What They Do with Your Money
How the Financial System Fails Us and How to Fix It.
Stephen Davis, Jon Lukomnik, and David Pitt-Watson
Yale University Press
The authors have grand ambitions for this book in terms of policy influence, which the dust cover endorsements would support and encourage. However, when I had finished reading it, I wondered if I had read the same book.
The idea of starting by asking the question: “What’s the financial system for” is sound, but their answer far less so. The waters are immediately muddied by rephrasing this as: “What is the purpose of the finance industry?” From this we might have expected some form of gap analysis, comparing and contrasting system and industry, but we would be disappointed.
The first purpose cited by the authors is safe custody of our money. Unfortunately, they see this as a form of bailment, where transfer is of possession but not ownership. This is a recurrent problem with this work; it fails to recognise that in many circumstances, the safety is in fact referring to the instrument which we have purchased with our money. The money is then no longer ours in any way, we now have not money, as an asset, but a deposit, or a bond certificate or other instrument. Many of these instruments in fact serve as quasi money, as is immediately obvious with a transferable certificate of deposit.
Their view of banking is archaic; deposits are taken and relent to borrowers. In today’s banking system, it is the advance of credit which creates deposits, and this is the source of over 95% of private sector money. There is a cursory discussion of maturity transformation in banking, but no recognition that the maturity transformation in securities markets can be even greater in amount or duration.
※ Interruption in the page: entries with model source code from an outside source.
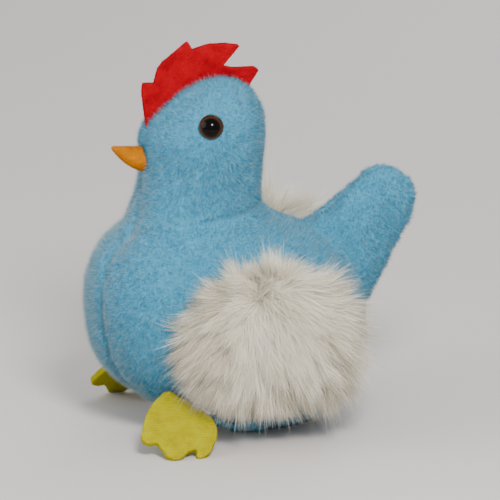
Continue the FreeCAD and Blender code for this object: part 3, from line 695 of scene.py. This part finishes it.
FUR_OUTWARD = 0.95            # how strongly strands point away from the parting
FUR_SWIRL, SWIRL_SIZE = 0.30, 30 * MM
FUR_BACK, FUR_DROOP, PARTING_DROOP = 0.06, 0.12, 0.62     # how they lean back and down
LOCK_LEAN, LOCK_BEND = 0.22, 0.13             # how much locks differ from each other
FUR_PROUD = 10.0 * MM         # the most that fur stands out past the CAD pad
FUR_FLOOR = 1.2 * MM          # fur ends this far over the floor
KEY_ROOM = 14.2 * MM          # fur stays this far from the key's axis
WING_VOXEL = 1.8 * MM
PAD_SHARE = np.array([0.62, 0.84, 0.84])      # how much of the CAD pad the cushion under the fur takes


def wing_base(node, name):
    """The cushion under the fur: the CAD pad, drawn in towards its face on the body."""
    mesh = gathered(name, [node])
    low, high = span(node)
    middle = (low + high) / 2
    outward = math.copysign(1, middle[0])
    anchor = np.array([outward * min(abs(low[0]), abs(high[0])), middle[1], middle[2]])
    points = coordinates(mesh)
    set_coordinates(mesh, anchor + (points - anchor) * PAD_SHARE)
    return through_modifiers(mesh, ("REMESH", {"mode": "VOXEL", "voxel_size": WING_VOXEL}),
                             ("SMOOTH", {"factor": 0.5, "iterations": 5}))


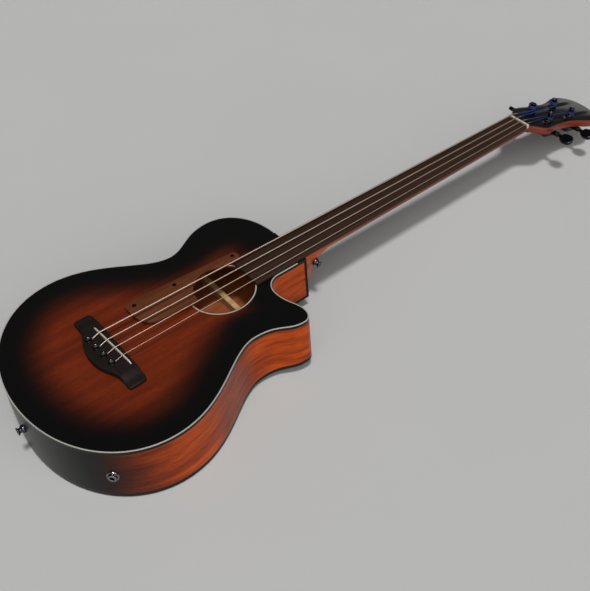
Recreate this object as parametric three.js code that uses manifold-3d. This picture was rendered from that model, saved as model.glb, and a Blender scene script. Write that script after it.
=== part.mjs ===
// Fretless acoustic bass guitar with one cutaway, an arched back and four geared tuners.
// Millimetres. +X runs from the tail to the headstock, +Y to the lowest string's side, +Z out of the top.
// The origin is the lowest point of the arched back, straight below the middle of the saddle.
import * as THREE from 'three';
import { mergeVertices } from 'three/addons/utils/BufferGeometryUtils.js';
import Module from 'manifold-3d';

const wasm = await Module();
wasm.setup();

// Clearances and cutters
const seat_gap = 0.3;
const pin_gap = 0.3;
const turning_gap = 0.35;
const overrun = 6;

// Scale, from the saddle to the nut
const scale_length = 812.8;
const string_spacing_saddle = 19.5;
const string_spacing_nut = 11.74;

// Body outline: the widest and narrowest places, and how full each curve between them is
const tail_reach = 153.3;
const lower_bout_x = -6.9;
const lower_bout_half = 183.2;
const waist_x = 164.9;
const waist_half = 111.5;
const upper_bout_x = 249.6;
const upper_bout_half = 140.8;
const joint_x = 319.5;
const shoulder_half = 48.6;
const horn_x = 237.4;
const horn_half = 133.6;
const horn_tip_x = 252;
const horn_tip_half = 113.8;
const cutaway_x = 240.3;
const cutaway_half = 60.2;
const cutaway_end_x = 266.6;
const cutaway_end_half = 31.1;
const tail_shares = [0.555, 0.59];
const hip_shares = [0.463, 0.259];
const chest_shares = [0.303, 0.493];
const shoulder_shares = [0.65, 0.512];
const horn_back_shares = [0.574, 0.414];
const horn_nose_shares = [0.53, 0.61];
const cutaway_shares = [0.35, 0.485];
const cutaway_heel_shares = [0.553, 0.615];

// Body depth and walls
const body_depth = 101;
const tail_rise = 3;
const tail_rise_from = 20;
const neck_rise = 20;
const neck_rise_from = 60;
const cross_arch_radius = 6000;
const arch_step = 40;
const top_thickness = 3;
const back_thickness = 3;
const side_thickness = 2.5;
const binding_width = 2.4;
const binding_height = 6;
const lining_width = 6;
const lining_height = 14;

// Sound hole and its ring
const hole_x = 183.9;
const hole_radius = 49.5;
const ring_inner_radius = 50.5;
const ring_outer_radius = 52.5;
const ring_depth = 1.2;

// Blocks
const neck_block_length = 38;
const neck_block_bass = 40;
const neck_block_treble = 27.9;
const tail_block_length = 20;
const tail_block_half = 45;

// Braces
const brace_width = 8;
const brace_height = 14;
const brace_tip_height = 4;
const brace_taper = 40;
const x_brace_cross_x = 105;
const x_brace_angle = 46;
const x_brace_front = 176;
const x_brace_rear = 236;
const upper_brace_x = 250;
const upper_brace_bass = 122;
const upper_brace_treble = 20;
const tone_bar_setback = 65.3;
const tone_bar_length = 150;
const tone_bar_angle = 80;
const back_brace_places = [-98, 10, 118, 213.5];
const back_brace_height = 16;
const bridge_plate_front = 14;
const bridge_plate_rear = 46;
const bridge_plate_half = 74;
const bridge_plate_thickness = 2.5;

// Bridge, saddle and pins
const bridge_half = 80.5;
const bridge_front = 8.5;
const bridge_wing_rear = 20.5;
const bridge_belly_rear = 36.5;
const bridge_belly_half = 64;
const bridge_corner = 9;
const bridge_thickness = 9.5;
const bridge_wing_thickness = 5;
const bridge_scoop_from = 54;
const bridge_scoop_to = 70;
const belly_shares = [0.4, 0.55];
const saddle_length = 94;
const saddle_thickness = 3;
const saddle_slant = 3.4;
const saddle_shoulder = 5;
const saddle_slot_depth = 7;
const string_rise_saddle = 13.3;
const pickup_thickness = 1.4;
const pin_setback = 19;
const pin_radius = 2.7;
const pin_tip_radius = 2.2;
const pin_length = 15;
const pin_neck_radius = 2.1;
const pin_head_radius = 4.6;
const pin_head_steps = 5;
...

It is hardly surprising, given the careers and backgrounds of the authors, that ownership figures prominently. Bob Monks is quoted: “Capitalism without owners will surely fail.” But lines such as: “… because corporate directors are the agents of shareowners, …” are simply incorrect.
There are some crossing strands which need separation.
Shareholders own shares, not the company or its assets. Shareholders’ property or control rights over the company are far more restricted than those applicable to full and unconditional ownership of a chattel, say an umbrella. There was, and remains, good reason for this; in order to finance large and long-term projects, the capital subscribed needs to be committed and unavailable for at least that term. Indeed, it is arguable that it is the increasing emphasis in recent decades on shareholder activism and increased shareholders’ rights that is the cause of the transition of the role of public equity markets from source of capital for companies to source of cash for speculators, and indeed the declining relevance of public equity markets, more generally.
Companies are juridical persons, which resolves Monks’ concern for capitalism; they own themselves.
One recurrent recommendation is the application of the concepts of fiduciary law to financial activities. However, the book fails to distinguish adequately between financial products and financial services. Purchasing units in an investment fund is purchasing a product. The fund manager is an agent of the fund. Awarding a segregated mandate to an asset manager is the purchase of a service, and the manager is your agent. The appropriate law for the product is clearly the contractual law of market exchange, but for the service, a fiduciary setting may be appropriate and certainly should be the default.
A blanket application of fiduciary law is problematic in another regard. The burden that I take upon myself as a fiduciary is much greater than the burden under contract; I am more exposed to risk and rationally should price this. The attraction of contract based arrangements is precisely that they limit my risk exposure, and the question of fiduciary or contract form reduces to one of price and value to the parties involved. The bald recommendation would run counter to their objective of reducing costs for investors. If the abuses and embedded expense of current contractual arrangements are shown to be greater than the added cost of a fiduciary arrangement there may be a case, but this is not work undertaken by the authors. It seems to me that shifting insurance from the realm of uberrimae fidei would be a sure-fire way to ensure that cover was either unavailable or unaffordable.
There is much that is wrong with our financial system and with the finance industry, but beyond recounting other people’s earlier work on these problems, this book does little to further our comprehension or to advance our quest for resolution of these issues.